Dalam hal ini, transparansi dan akuntabilitas menjadi kunci utama. Akademisi yang terlibat dalam kebijakan publik harus terbuka terhadap evaluasi dan kritik dari masyarakat, media, dan komunitas ilmiah.
Dari sisi positifnya, keterlibatan akademisi dalam pemerintahan bisa membawa perubahan signifikan dalam sistem pemerintahan yang lebih berbasis pada bukti ilmiah dan data. Mereka dapat membantu menciptakan kebijakan yang lebih rasional, terukur, dan berpihak pada kepentingan masyarakat luas. Dengan demikian, akademisi memiliki peran penting dalam mempengaruhi arah pembangunan bangsa dan menjaga agar kebijakan publik tidak hanya didasarkan pada kepentingan politik semata.
Namun, di sisi lain, akademisi juga harus terus mempertahankan independensi mereka. Mereka harus memastikan bahwa mereka tidak menjadi alat kekuasaan yang digunakan untuk memperkuat narasi politik tertentu yang tidak berbasis pada bukti ilmiah. Mereka harus mampu bertindak sebagai penjaga kebenaran dan tetap berkomitmen pada prinsip-prinsip ilmiah, meskipun dihadapkan pada tekanan politik yang besar.

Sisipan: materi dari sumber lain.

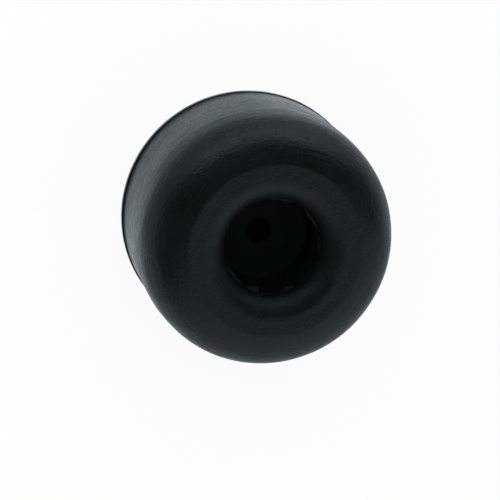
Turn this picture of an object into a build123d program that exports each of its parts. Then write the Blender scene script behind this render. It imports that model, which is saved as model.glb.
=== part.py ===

Sebagai penutup, kita harus menyadari bahwa keberadaan akademisi dalam pemerintahan bukanlah hal yang harus dipandang negatif. Justru, dengan peran yang tepat dan integritas yang kuat, akademisi dapat menjadi agen perubahan yang membawa kebaikan bagi bangsa ini. Seperti yang diungkapkan oleh Al-Ghazali, ilmu pengetahuan haruslah menjadi cahaya yang menerangi jalan kehidupan, dan kekuasaan harus digunakan untuk mewujudkan kebaikan bersama. Sebagai negara yang terus berkembang, Indonesia sangat membutuhkan peran akademisi yang mampu menjaga integritas, kebenaran ilmiah, dan keadilan dalam setiap kebijakan yang diambil.